Hashima. Je me souviens des immeubles en brique ou en béton, leurs vitres brisées. L’escalier qui grimpent entre les bâtiments à l’abandon. On l’appelait L’escalier vers l’enfer. Les longs couloirs entravés de gravats, les allées serrées entre les blocs parsemées de poutres, du bois des balcons détruits, des pans de murs démolis. Et dans les pièces vides des anciennes habitations, des matelas éventrés, des objets oubliés. Un poste de télévision, des piles de livres jonchant le sol de la bibliothèque de l’ancienne école, des tables et des chaises recouvertes d’une épaisse couche de poussière. Les intempéries et le temps transforment peu à peu l’île.
Les ruines ne s’animent pas d’une vie ancienne dont elles résonneraient à travers le temps, à la recherche nostalgique de leurs lointaines traces, mais de leur vie propre, d’une sauvagerie lente et autonome dont nous sommes rejetés. Absents, désormais.

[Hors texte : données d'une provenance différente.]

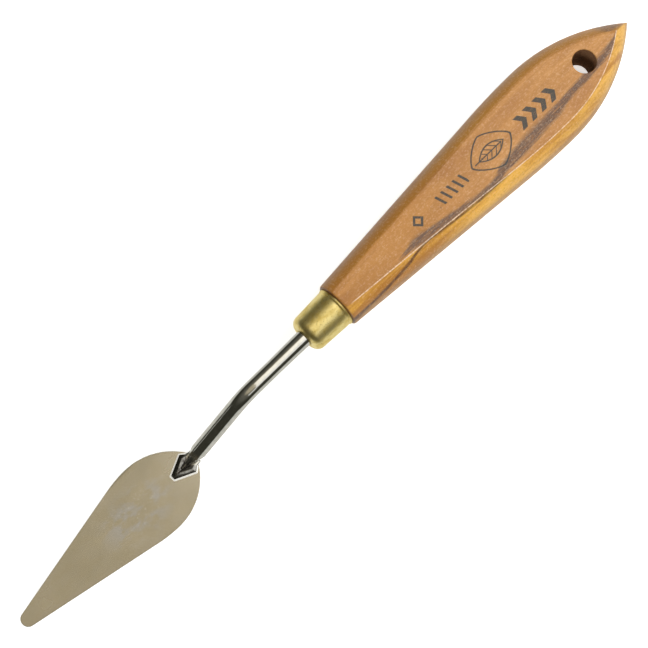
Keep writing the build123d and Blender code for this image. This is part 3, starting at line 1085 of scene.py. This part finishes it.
glueLook = dict(
    dark=(0.55, 0.45, 0.2),
    pale=(0.7, 0.6, 0.32),
    cloud=dict(scale=(0.4, 0.4, 0.4), detail=3.0),
    roughness=0.3,
    depth=0.05,
)


def curedGlue(look):
    material, shader, place = newMaterial("curedGlue")
    cloud = stretchedNoise(place, **look["cloud"])
    colour = ramp(cloud, [(0.3, look["dark"]), (0.7, look["pale"])])
    dress(shader, {"Base Color": colour, "Roughness": look["roughness"]}, cloud, look["depth"], 0.4)
    return material


useMaterial(handle, oliveWood(woodLook))
handle.data.materials.append(rawHole(woodLook))
for face in handle.data.polygons:
    fromAxis = math.hypot(face.center.x - handleHigh.x + handleLook["holeToTip"], face.center.y)
    isWall = abs(face.normal.z) < 0.5
    if isWall and fromAxis < handleLook["holeRadius"] + touching:
        face.material_index = 1
useMaterial(ferrule, drawnBrass(brassLook))
useMaterial(shank, brightPlate(plateLook))
useMaterial(blade, springSteel(steelLook))
useMaterial(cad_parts["braze"], silverBraze(brazeLook))
useMaterial(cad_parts["tang_glue"], curedGlue(glueLook))
print("materials made")

for piece, node, slot in ((handle, "handle", "handle_wood"), (ferrule, "ferrule", "ferrule_brass"),
                          (shank, "shank", "shank_chrome"), (blade, "blade", "blade_steel")):
    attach(piece, "root")
    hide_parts(node)


studio = dict(
    floorTone=(0.86, 0.86, 0.85),
    floorGlow=0.74,              # seen by the camera, so that shadows stay pale
    floorBounce=0.2,
    floorSize=4,
    floorGrain=dict(scale=(0.3, 0.3, 0.3), detail=3.0),
    tailContact=7 * mm,          # the handle touches the floor this far from its tip
    wallTone=(0.052, 0.052, 0.040),
    upperWallTone=(0.17, 0.165, 0.14),
    ceilingTone=(0.60, 0.54, 0.40),
    roomRise=(0.35, 0.84, 0.955),   # where each of the three tones above is full
    tableTone=(0.84, 0.84, 0.79),
    tableEdge=(-0.25, -0.01, 1.0),
    edgeLevel=-0.094,
    edgeSoft=0.06,
    windowWays=[(-0.813, 0.58, -0.03), (-0.859, 0.509, 0.016)],
    windowSpan=(0.9983, 0.9994),
    windowTone=(2.1, 2.1, 2.0),
    backTone=(0.95, 0.95, 0.95),
    cameraPlace=(-0.1205, -0.06824, 0.56516),
    cameraRight=(0.70134, -0.71015, 0.06170),
    cameraUp=(0.68229, 0.69384, 0.23035),
    lens=133.1,
    sensor=36,
    # (name, place, aim, width and length, watts, whether the metals mirror it)
    boxes=[
        ("overheadBox", (0.2175, -0.14, 0.42), (0.2175, -0.14, 0), (0.365, 0.52), 0.68, True),
        ("sideBox", (-0.09, -0.37, 0.42), (-0.09, -0.37, 0), (0.25, 0.20), 0.12, True),
        ("farBox", (0.55, -0.12, 0.45), (0.02, 0, 0), (0.30, 0.30), 2.65, False),
        ("nearBox", (-0.55, -0.12, 0.45), (-0.02, 0, 0), (0.30, 0.30), 2.3, False),
    ],
)


def makeFloor(look):
    # the knife rests on the heel of the blade and the underside of the handle's tail
    heel = Vector((bladeHigh.x, 0, bladeLow.z))
    tail = Vector((handleHigh.x - look["tailContact"], 0, handleLow.z))
    lean = math.atan2(tail.z - heel.z, tail.x - heel.x)
    deselectAll()
    bpy.ops.mesh.primitive_plane_add(size=look["floorSize"], location=heel, rotation=(0, -lean, 0))
    floor = bpy.context.object
    floor.name = "studioFloor"
    material, shader, place = newMaterial("palePaper")
    grain = stretchedNoise(place, **look["floorGrain"])
    paler = tuple(channel + 0.02 for channel in look["floorTone"])
    tone = ramp(grain, [(0.0, look["floorTone"]), (1.0, paler)])
    seen = addNode(shader.id_data, "ShaderNodeLightPath")
    glow = band(seen.outputs["Is Camera Ray"], 0.0, 1.0, look["floorBounce"], look["floorGlow"])
    for name, value in (("Base Color", tone), ("Emission Color", tone), ("Emission Strength", glow),
                        ("Roughness", 0.9), ("Specular IOR Level", 0.0)):
        plug(value, shader.inputs[name])
    useMaterial(floor, material)
    floor.visible_glossy = False


def makeWorld(look):
    # what the metals mirror: pale table below a tilted edge, dark walls, a warm ceiling, two far windows
    world = bpy.data.worlds.new("studioAir")
    bpy.context.scene.world = world
    world.use_nodes = True
    tree = world.node_tree
    tree.nodes.clear()
    output = addNode(tree, "ShaderNodeOutputWorld")
    way = addNode(tree, "ShaderNodeTexCoord").outputs["Generated"]
    up = addNode(tree, "ShaderNodeSeparateXYZ", {0: way}).outputs[2]
    tones = (look["wallTone"], look["upperWallTone"], look["ceilingTone"])
    room = ramp(up, list(zip(look["roomRise"], tones)))
    edge = addNode(tree, "ShaderNodeVectorMath", {0: way}, {1: look["tableEdge"]}, operation="DOT_PRODUCT")
    table = band(edge.outputs["Value"], look["edgeLevel"] + look["edgeSoft"],
                 look["edgeLevel"] - look["edgeSoft"])
    mirrored = blendColour(table, room, look["tableTone"])
    for windowWay in look["windowWays"]:
        aim = addNode(tree, "ShaderNodeVectorMath", {0: way}, {1: windowWay}, operation="DOT_PRODUCT")
        pane = band(aim.outputs["Value"], *look["windowSpan"])
        mirrored = blendColour(pane, mirrored, look["windowTone"])
    seen = addNode(tree, "ShaderNodeLightPath")
    tone = blendColour(seen.outputs["Is Camera Ray"], mirrored, look["backTone"])
    air = addNode(tree, "ShaderNodeBackground", {"Color": tone}, {"Strength": 1.0})
    tree.links.new(air.outputs[0], output.inputs["Surface"])


def softBox(name, place, aim, size, power, mirrored):
    deselectAll()
    bpy.ops.object.light_add(type="AREA", location=place)
    box = bpy.context.object
    box.name = name
    box.data.shape = "RECTANGLE"
    box.data.size, box.data.size_y = size
    box.data.energy = power
    box.visible_camera = False
    box.visible_glossy = mirrored
    box.rotation_euler = (Vector(aim) - Vector(place)).to_track_quat("-Z", "Y").to_euler()


def makeCamera(look):
    deselectAll()
    bpy.ops.object.camera_add()
    camera = bpy.context.object
    camera.name = "knifeCamera"
    right, up = Vector(look["cameraRight"]), Vector(look["cameraUp"])
    back = right.cross(up)
    turn = Matrix((right, up, back)).transposed()
    camera.matrix_world = Matrix.Translation(look["cameraPlace"]) @ turn.to_4x4()
    camera.data.lens = look["lens"]
    camera.data.sensor_width = look["sensor"]
    camera.data.clip_start = 0.01
    bpy.context.scene.camera = camera


makeFloor(studio)
makeWorld(studio)
for box in studio["boxes"]:
    softBox(*box)
makeCamera(studio)
bpy.context.scene.view_settings.view_transform = "Standard"
print("studio ready")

Hashima. Architecture insensée, disproportionnée, absurde, devenue lieu de mémoire hors de toute présence humaine, laissant place aux seuls phénomènes naturels, sifflement du vent à travers les parois béantes des constructions, soleil rasant les murs de béton gris, assauts continuels de la mer par vagues successives.
Hashima, lieu de l’oubli. Celui qui s’y rend encore, même en rêve, invente le lieu, quelque part. L’endroit est ensuite rendu aux touristes pour lesquels la ville de Nagasaki, propriétaire de l’île, a construit un circuit sécurisé autour d’une partie des ruines insulaires. Mais ce n’est plus la même île. C’est une île de fiction. Un lieu sans lien, imaginaire. Un navire à la dérive.



Ce film est basé sur le texte que j’ai écrit il y a dix ans, L’île déserte, autour de la notion d’île, de la ruine comme le motif de notre époque, et plus particulièrement de la présentation (par l’intermédiaire de Google Street View) de l’île déserte d’Hasima, au Japon.